Trader Joe’s ranks one egg out of five eggs. A one egg rating means that the chickens were raised in an industrial setting. The hens have no meaningful access to the outdoors. The paltry poultry outdoor access consists of a barely-accessible covered concrete porch. The chickens are actually discouraged from accessing this porch because the opening to it is prohibitively small. 

According to Cornucopia, none of the producers listed in this category, which includes Wegman’s, Sprout’s, 365 (Whole Foods/Amazon), Harris Teeter (Kroger), Kirkland (Costco) and Horizon Organic, were willing to participate in Cornucopia’s research, which doesn’t bode well for organic transparency. 


Two Eggs

Only two brands were rated by Cornucopia as a two-egg rating, both of which are Wisconsin-based. The thing that distinguishes the one-egg and two-egg rating is that the latter is transparent about how its eggs are produced with its customers and researchers from Cornucopia. But the chickens are still raised in conditions that are characteristic of industrial farms. 


Three Eggs

Organic Valley and Happy Egg Company are perhaps the two most-recognized brands in this category. On these farms that produce three-egg-rated products, the operations resemble a small, family-run farm. There is meaningful and easy outdoor access for the chickens.
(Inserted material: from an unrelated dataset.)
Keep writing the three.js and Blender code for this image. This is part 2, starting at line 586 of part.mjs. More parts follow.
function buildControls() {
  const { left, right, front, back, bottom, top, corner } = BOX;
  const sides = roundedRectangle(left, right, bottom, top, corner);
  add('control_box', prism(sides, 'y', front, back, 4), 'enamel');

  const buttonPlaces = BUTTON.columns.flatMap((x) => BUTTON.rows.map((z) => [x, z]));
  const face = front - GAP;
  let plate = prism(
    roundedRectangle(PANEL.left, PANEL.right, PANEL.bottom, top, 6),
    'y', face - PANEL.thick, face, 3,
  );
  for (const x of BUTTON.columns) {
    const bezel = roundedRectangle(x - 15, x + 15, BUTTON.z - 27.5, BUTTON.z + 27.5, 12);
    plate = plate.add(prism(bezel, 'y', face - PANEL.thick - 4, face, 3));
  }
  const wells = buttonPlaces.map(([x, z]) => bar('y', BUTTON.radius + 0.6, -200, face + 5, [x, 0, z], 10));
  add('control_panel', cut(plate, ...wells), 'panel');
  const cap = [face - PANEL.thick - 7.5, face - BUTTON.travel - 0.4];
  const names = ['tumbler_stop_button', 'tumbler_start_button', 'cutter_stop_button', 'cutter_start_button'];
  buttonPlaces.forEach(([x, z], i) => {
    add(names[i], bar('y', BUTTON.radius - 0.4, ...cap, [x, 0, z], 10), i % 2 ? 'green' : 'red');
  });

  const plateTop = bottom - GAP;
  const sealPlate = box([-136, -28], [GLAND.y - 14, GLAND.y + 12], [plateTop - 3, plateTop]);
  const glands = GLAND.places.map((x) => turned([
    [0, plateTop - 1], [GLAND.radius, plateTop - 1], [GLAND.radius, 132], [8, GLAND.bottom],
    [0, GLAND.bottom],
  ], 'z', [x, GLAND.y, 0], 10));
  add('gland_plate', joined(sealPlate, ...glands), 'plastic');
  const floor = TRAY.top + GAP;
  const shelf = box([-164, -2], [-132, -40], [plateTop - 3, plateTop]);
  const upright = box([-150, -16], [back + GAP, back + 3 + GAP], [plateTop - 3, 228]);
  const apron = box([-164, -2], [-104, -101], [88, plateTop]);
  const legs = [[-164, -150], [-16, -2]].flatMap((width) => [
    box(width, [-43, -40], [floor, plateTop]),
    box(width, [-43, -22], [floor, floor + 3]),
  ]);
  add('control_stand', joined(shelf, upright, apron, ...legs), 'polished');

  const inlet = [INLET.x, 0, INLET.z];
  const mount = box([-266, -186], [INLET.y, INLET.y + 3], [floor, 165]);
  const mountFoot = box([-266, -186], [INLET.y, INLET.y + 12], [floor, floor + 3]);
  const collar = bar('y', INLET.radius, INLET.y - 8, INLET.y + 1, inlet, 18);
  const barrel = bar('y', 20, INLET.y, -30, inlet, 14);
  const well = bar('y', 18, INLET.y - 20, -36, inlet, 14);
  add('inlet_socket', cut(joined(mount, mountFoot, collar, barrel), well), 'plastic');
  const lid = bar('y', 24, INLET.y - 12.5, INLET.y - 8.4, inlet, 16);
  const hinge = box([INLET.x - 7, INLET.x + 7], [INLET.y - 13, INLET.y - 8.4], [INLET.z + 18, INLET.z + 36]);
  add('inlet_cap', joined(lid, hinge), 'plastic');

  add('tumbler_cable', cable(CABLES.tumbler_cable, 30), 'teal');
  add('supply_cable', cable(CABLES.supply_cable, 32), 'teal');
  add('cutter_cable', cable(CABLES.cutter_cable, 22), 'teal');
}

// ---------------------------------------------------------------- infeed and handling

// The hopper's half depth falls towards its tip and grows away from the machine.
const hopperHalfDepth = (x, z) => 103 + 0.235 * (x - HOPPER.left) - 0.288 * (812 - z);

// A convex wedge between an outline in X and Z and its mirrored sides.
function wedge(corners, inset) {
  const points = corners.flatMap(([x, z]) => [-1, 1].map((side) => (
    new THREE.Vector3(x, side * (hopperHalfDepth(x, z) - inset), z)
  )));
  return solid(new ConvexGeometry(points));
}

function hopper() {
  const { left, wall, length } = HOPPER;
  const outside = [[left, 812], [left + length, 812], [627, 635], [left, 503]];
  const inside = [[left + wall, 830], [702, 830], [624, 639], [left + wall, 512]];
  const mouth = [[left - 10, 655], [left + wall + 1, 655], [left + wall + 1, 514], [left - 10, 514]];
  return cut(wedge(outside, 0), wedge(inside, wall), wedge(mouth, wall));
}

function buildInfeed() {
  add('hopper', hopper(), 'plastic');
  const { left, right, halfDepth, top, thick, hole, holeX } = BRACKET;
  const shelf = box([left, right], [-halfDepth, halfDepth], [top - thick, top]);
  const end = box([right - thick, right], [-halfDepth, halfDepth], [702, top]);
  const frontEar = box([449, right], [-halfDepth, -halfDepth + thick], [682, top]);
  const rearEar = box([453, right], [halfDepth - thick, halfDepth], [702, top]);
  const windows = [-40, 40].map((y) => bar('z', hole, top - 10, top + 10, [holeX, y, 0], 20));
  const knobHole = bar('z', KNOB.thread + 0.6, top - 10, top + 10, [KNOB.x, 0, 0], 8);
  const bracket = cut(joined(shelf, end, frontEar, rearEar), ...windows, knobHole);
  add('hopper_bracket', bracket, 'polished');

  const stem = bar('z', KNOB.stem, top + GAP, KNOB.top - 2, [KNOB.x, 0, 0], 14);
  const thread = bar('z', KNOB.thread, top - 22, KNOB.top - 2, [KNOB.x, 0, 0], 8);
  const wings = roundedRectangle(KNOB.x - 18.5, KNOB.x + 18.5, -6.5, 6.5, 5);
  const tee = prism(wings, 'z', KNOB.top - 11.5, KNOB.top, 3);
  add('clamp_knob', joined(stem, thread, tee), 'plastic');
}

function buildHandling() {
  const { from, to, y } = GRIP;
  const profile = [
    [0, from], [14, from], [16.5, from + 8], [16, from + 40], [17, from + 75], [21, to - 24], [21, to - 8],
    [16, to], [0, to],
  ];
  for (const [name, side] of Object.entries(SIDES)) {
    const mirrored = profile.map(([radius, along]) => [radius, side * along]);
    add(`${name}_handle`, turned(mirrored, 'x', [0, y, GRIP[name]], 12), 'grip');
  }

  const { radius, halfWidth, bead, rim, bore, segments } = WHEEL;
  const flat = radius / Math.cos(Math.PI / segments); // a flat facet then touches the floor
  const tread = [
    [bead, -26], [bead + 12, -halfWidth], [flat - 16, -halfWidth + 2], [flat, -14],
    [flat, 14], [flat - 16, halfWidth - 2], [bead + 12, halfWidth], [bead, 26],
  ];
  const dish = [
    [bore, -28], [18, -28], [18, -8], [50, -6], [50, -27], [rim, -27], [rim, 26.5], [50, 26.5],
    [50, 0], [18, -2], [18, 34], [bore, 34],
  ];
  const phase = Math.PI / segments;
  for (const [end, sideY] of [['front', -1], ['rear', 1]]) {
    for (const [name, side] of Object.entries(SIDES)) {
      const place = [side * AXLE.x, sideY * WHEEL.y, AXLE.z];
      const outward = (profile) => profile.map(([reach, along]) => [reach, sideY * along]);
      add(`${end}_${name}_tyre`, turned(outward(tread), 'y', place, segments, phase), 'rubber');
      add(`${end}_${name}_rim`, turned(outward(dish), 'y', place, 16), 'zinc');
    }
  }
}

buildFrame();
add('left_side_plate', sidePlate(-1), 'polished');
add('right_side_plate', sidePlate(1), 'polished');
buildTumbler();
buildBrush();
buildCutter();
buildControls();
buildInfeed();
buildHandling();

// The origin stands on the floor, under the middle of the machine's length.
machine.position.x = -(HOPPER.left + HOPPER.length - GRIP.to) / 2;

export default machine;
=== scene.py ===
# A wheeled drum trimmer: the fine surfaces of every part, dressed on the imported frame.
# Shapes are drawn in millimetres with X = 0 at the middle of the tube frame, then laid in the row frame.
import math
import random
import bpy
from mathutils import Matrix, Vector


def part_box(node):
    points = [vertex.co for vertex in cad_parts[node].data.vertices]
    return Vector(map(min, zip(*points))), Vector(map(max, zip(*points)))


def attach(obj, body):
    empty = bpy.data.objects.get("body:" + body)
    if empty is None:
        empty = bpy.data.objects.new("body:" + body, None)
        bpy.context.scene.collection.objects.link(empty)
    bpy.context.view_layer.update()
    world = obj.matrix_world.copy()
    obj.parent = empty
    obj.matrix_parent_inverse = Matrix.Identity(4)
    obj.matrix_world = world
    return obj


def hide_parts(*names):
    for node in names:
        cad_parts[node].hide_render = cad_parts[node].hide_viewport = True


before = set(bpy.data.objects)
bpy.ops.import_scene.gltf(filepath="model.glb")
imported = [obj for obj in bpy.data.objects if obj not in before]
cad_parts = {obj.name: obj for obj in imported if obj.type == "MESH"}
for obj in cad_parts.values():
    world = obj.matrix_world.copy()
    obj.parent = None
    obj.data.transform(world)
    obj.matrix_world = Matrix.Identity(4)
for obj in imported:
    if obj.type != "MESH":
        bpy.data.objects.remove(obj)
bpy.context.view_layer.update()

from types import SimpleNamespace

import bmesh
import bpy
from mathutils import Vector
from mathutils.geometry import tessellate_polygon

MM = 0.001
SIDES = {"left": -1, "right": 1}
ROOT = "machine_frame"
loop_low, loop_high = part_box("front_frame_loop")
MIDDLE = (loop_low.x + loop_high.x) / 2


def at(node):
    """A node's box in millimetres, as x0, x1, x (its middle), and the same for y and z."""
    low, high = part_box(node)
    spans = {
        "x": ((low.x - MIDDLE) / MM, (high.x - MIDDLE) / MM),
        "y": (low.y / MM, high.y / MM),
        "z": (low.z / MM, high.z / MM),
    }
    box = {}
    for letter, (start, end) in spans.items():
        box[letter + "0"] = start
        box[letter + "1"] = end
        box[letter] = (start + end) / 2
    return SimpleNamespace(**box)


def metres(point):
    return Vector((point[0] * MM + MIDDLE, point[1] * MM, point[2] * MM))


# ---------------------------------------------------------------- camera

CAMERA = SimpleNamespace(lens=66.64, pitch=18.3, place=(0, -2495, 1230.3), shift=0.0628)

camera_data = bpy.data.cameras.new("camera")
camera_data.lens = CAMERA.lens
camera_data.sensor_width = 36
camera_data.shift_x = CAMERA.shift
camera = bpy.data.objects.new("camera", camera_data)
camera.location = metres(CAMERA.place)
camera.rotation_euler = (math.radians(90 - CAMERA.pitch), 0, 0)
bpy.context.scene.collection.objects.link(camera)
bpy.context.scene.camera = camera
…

The minimum outdoor space as defined by true, organic standards are met.

Four Eggs

Like a mother extolling her sedentary, video-game playing kids to go outside, on these farms, the chickens are actually encouraged to forage for grubs and worms in the great outdoors. Pasture that the chickens roam around in is rotated and/or there are several chicken runs for them to fly the coop. 

Five Eggs

Just as regenerative farms are considered beyond sustainable, these exceptional, truly eggsellent farms go beyond organic. Here, these family-run farms are well-managed, rotated pastures. The brand name of the eggs reflects the family farm name even if it’s sold at a big supermarket. The housing for the hens is like a 5-star hotel. 


I won’t stop shopping at Trader Joe’s. My gosh do I love the cauliflower crust pizza! But I will try my best to fork over 4 or 5 extra bucks each week when I go to my local farmer’s market for eggs. Hopefully, Trader Joe’s will contract with at least a 3-egg-rated vendor. From now on, when I buy eggs, I won’t settle for anything less than a 3, just like the number of eggs in my omelette.